Peningkatan dan diversifikasi teknik pengamatan menjadi misi yang terus menerus dilakukan oleh para astronom dan penggemar astronomi, yang mendorong kemajuan astronomi itu sendiri. Secara tradisional, teleskop dianggap ditemukan oleh pembuat kacamata asal Belanda, Hans Lippershey, pada tahun 1608. Namun, pada tahun 1609, astronom Italia Galileo Galilei menciptakan teleskop dengan lensa objektif cembung berukuran 4,4 cm, panjang fokus 1,2 meter, dan lensa okuler cekung, yang mampu memperbesar objek hingga 33 kali lipat. Dengan teleskop ini, Galileo melakukan pengamatan terhadap bulan, matahari, bintang, dan Bima Sakti, serta menemukan bulan-bulan Jupiter dan siklus bintik matahari.
Pada tahun 1611, astronom Jerman Johannes Kepler menciptakan teleskop Keplerian, yang berbeda dari teleskop Galileo dengan menempatkan lensa okuler di belakang titik fokus menggunakan lensa cembung, menghasilkan gambar terbalik.

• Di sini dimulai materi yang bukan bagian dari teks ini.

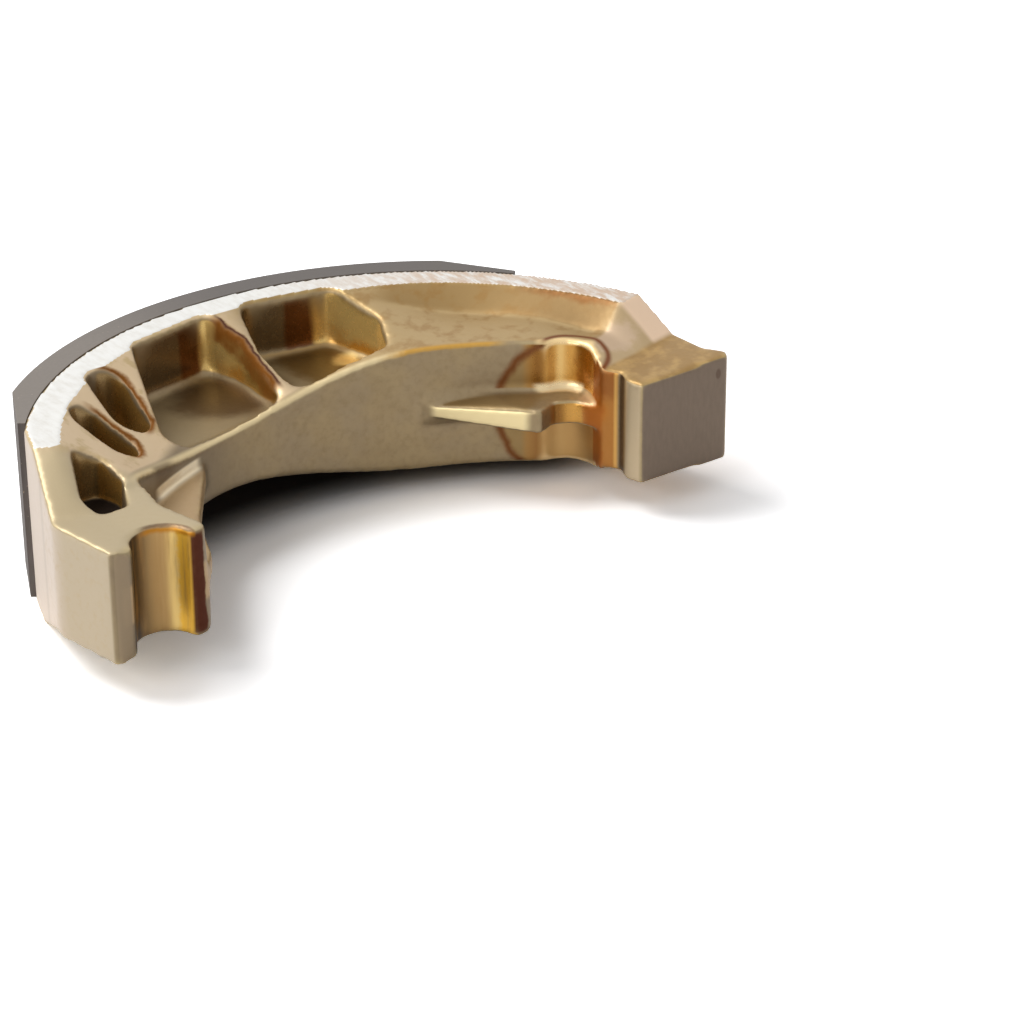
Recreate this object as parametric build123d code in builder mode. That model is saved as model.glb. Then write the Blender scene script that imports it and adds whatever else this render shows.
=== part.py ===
from build123d import *
import os
from math import cos, pi, radians, sin, sqrt

os.makedirs("parts", exist_ok=True)

# Brake shoe for a small drum brake: an aluminium die casting with a bonded friction lining.
# The origin is on the drum's axis, half way across the shoe. X runs from the anchor pin to the cam,
# Y towards the crown of the lining, and Z along the drum's axis. Sizes are millimetres and degrees,
# and angles are counted about the drum's axis from the cam end. The shoe is the same above and
# below its middle plane, so each height is given once and mirrored.

# Drum and lining
drum_radius = 55.0
shoe_width = 25.0
lining_thickness = 3.75
lining_end_thickness = 1.0
lining_cam_angle = 39.7
lining_anchor_angle = 143.2
cam_bevel_angle = 12.0
anchor_bevel_angle = 10.3

# Table that carries the lining, and the shoulder that falls from it to the deck
table_thickness = 4.25
table_cam_angle = 18.6
table_anchor_angle = 151.0
cam_ramp_angle = 7.4
anchor_ramp_angle = 14.5
shoulder_width = 3.8
deck_thickness = 18.6
deck_depth = 18.5
machining_allowance = 0.2

# Inner wall: an arc in plan, tall at the cam end and low towards the anchor
wall_centre_x = -0.6
wall_centre_y = -22.9
wall_height = 18.2
wall_low_height = 7.8
wall_tall_angle = 50.0
wall_low_angle = 120.0
wall_foot_angle = 152.5
deck_fade_angle = 16.0
wall_shoulder_gap = 2.0
headroom = 4.0
past_ends_angle = 9.0

# Anchor block, with its half-round seat between two lobes
block_height = 15.0
anchor_inset = 15.0
anchor_pin_radius = 4.0
outer_lobe_width = 3.4
inner_lobe_width = 3.0
seat_edge_radius = 1.2
lobe_edge_radius = 0.5
lobe_nose_radius = 1.4
block_back_width = 1.3
block_back_y = 9.0
facet_angle = 145.6
facet_foot_width = 1.45
facet_foot_y = 11.4
facet_radius = 5.0

# Cam block, with its flat pad and rounded tip
pad_inset = 3.8
pad_length = 15.2
tip_length = 1.0
tip_y = 1.3
tip_radius = 0.5
tip_relief = 0.75
tip_relief_y = 4.2
table_foot_angle = 10.2

# Face beside the cam pad: a rounded pillar, a groove and a cheek, and then the recess of the hook
pillar_offset = 0.6
pillar_y = 2.6
pillar_radius = 1.4
groove_depth = 1.2
groove_y = 5.2
groove_radius = 0.6
cheek_offset = 1.0
cheek_y = 7.7
cheek_radius = 0.8
recess_foot_offset = 0.4
recess_foot_y = 11.5
recess_middle_offset = 0.3
recess_middle_y = 14.9
recess_width = 3.6
recess_entry_radius = 2.0

# Pockets above and below the web
web_thickness = 7.2
pocket_draft = 3.0
pocket_floor_fillet = 1.0
wall_rib = 1.7
cam_pocket_radius = 2.0
cam_pocket_rib = 3.3
cam_pocket_knee = 10.0
crown_rib_knee = 9.0
anchor_pocket_radius = 1.6
anchor_pocket_knee = 4.2
anchor_pocket_bend = 6.0
long_oval_length = 10.4
long_oval_width = 4.9
long_oval_inset = 4.5
short_oval_length = 8.8
short_oval_width = 4.1
short_oval_inset = 5.2
corner_pocket_radius = 1.3
corner_pocket_rib = 2.1
corner_pocket_top = 5.0
corner_pocket_knee = 7.6
corner_pocket_foot = 7.0
corner_pocket_side = 3.5

# Spring lug
lug_thickness = 3.5
lug_length = 15.0
lug_tip_inset = 4.0
lug_reach = 6.9
lug_tip_radius = 1.0
hook_depth = 5.0
hook_y = 12.8
hook_radius = 1.2
root_depth = 6.0

# Gusset in the corner between the inner lobe and the wall
gusset_thickness = 3.0
gusset_lobe_y = 1.4
gusset_waist_offset = 2.4
gusset_waist_y = 4.5
gusset_elbow_offset = 6.8
gusset_elbow_y = 13.5
gusset_end_offset = 15.5

# Values that follow from the sizes above
half_width = shoe_width / 2
table_radius = drum_radius - lining_thickness
rim_radius = table_radius - table_thickness
shoulder_radius = rim_radius - shoulder_width
wall_radius = rim_radius - deck_depth - wall_centre_y
block_top = block_height / 2
pad_end = drum_radius - pad_inset
pad_start = pad_end - pad_length
pillar_x = pad_start - pillar_offset
groove_x = pillar_x + groove_depth
cheek_x = pad_start - cheek_offset
recess_foot = (pad_start + recess_foot_offset, recess_foot_y)
recess_middle = (pad_start - recess_middle_offset, recess_middle_y)
anchor_distance = drum_radius - anchor_inset
seat_start = -anchor_distance - anchor_pin_radius
seat_end = -anchor_distance + anchor_pin_radius
lobe_end = seat_end + inner_lobe_width
block_side = seat_start - outer_lobe_width
crown_angle = (table_cam_angle + table_anchor_angle) / 2


def polar(radius, angle):
    """Point at a radius and an angle about the drum's axis."""
    return (radius * cos(radians(angle)), radius * sin(radians(angle)))


def rim_point(angle, inset=0.0):
    """Point on the inner edge of the table at an angle, or that far inside it."""
    return polar(rim_radius - inset, angle)


def wall_point(x, in_front=0.0):
    """Point on the face of the inner wall at x, or that far in front of it."""
    dx = x - wall_centre_x
    dy = sqrt(wall_radius**2 - dx**2)
    share = 1 - in_front / wall_radius
    return (wall_centre_x + dx * share, wall_centre_y + dy * share)


def wall_reach(angle):
    """Distance from the drum's axis to the inner wall at an angle, kept inside the shoulder."""
    along = wall_centre_x * cos(radians(angle)) + wall_centre_y * sin(radians(angle))
    reach = along + sqrt(along**2 - wall_centre_x**2 - wall_centre_y**2 + wall_radius**2)
    return min(reach, shoulder_radius - wall_shoulder_gap)


def behind_wall(angle, distance):
    """Point at an angle about the drum's axis and a distance behind the face of the inner wall."""
    return polar(wall_reach(angle) + distance, angle)


def wall_top(angle):
    """Half height of the inner wall: level, an eased fall to its low point, then a rise."""
    high, low = wall_height / 2, wall_low_height / 2
    if angle <= wall_tall_angle:
        return high
    if angle <= wall_low_angle:
        share = (angle - wall_tall_angle) / (wall_low_angle - wall_tall_angle)
        return low + (high - low) * (1 + cos(pi * share)) / 2
    share = (angle - wall_low_angle) / (wall_foot_angle - wall_low_angle)
    return low + (block_top - low) * min(share, 1.0)**2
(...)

Kelebihannya terletak pada penempatan garis lintang di titik fokus sebagai referensi penargetan objek.
Pada 1668, lahirlah teleskop reflektif pertama, yang ditemukan oleh Isaac Newton setelah mencoba beberapa kali untuk mengasah lensa non-sferis. Teleskop reflektif menggantikan lensa refraktif dengan cermin reflektif. Penemuan ini merupakan pencapaian besar karena teleskop reflektif memiliki berbagai keuntungan, seperti kemudahan konstruksi dan banyaknya kelebihan dibandingkan teleskop refraktif, meskipun masih memiliki keterbatasan tertentu.

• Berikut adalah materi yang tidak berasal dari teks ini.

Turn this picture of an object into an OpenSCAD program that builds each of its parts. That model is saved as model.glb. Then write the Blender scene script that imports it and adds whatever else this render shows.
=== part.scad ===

Pada tahun 1814, teleskop katadioptrik muncul, dan pada tahun 1931, ahli optik asal Jerman, Bernhard Schmidt, menciptakan teleskop katadioptrik dengan menggabungkan lensa tipis non-sferis dengan cermin sferis. Teleskop ini dikenal dengan kemampuan pengumpulan cahaya yang sangat baik, bidang pandang yang luas, dan sedikit distorsi, sangat unggul dalam mengambil foto langit yang luas, terutama untuk nebula-nebula samar. Teleskop jenis ini menjadi alat yang sangat diperlukan dalam pengamatan astronomi, menggabungkan keuntungan dari teleskop refraktif dan reflektif, serta ideal untuk astronomi amatir dan fotografi.
Selama lebih dari tiga abad, teleskop optik tetap menjadi alat utama dalam astronomi. Pada tahun 1932, Karl Jansky mendeteksi radiasi gelombang radio dari pusat Bima Sakti menggunakan antena radio, yang menandai jendela pertama bagi umat manusia untuk melakukan pengamatan di luar panjang gelombang optik tradisional. Pada tahun 1960-an, astronomi menyaksikan empat penemuan besar, quasar, pulsar, molekul antarbintang, dan radiasi latar gelombang mikro kosmik, yang berhasil ditemukan melalui pengamatan menggunakan teleskop radio.
Astronomi menjadi garda terdepan bagi umat manusia dalam memahami alam semesta, serta memegang posisi yang sangat penting dalam pengembangan ilmu pengetahuan nasional. Tingkat inovasi dalam bidang astronomi mencerminkan kemampuan teknologi suatu negara, terutama negara besar, serta menjadi tolok ukur signifikan bagi kemajuan suatu bangsa.
Dengan semakin majunya teknologi dan teleskop yang semakin canggih, pengamatan alam semesta tidak lagi terbatas pada pengamatan visual, tetapi juga pada spektrum gelombang radio dan bahkan gelombang gravitasi. Perkembangan teleskop dan alat pengamatan lainnya memberi peluang yang sangat besar untuk menjawab pertanyaan-pertanyaan besar tentang alam semesta dan tempat kita di dalamnya.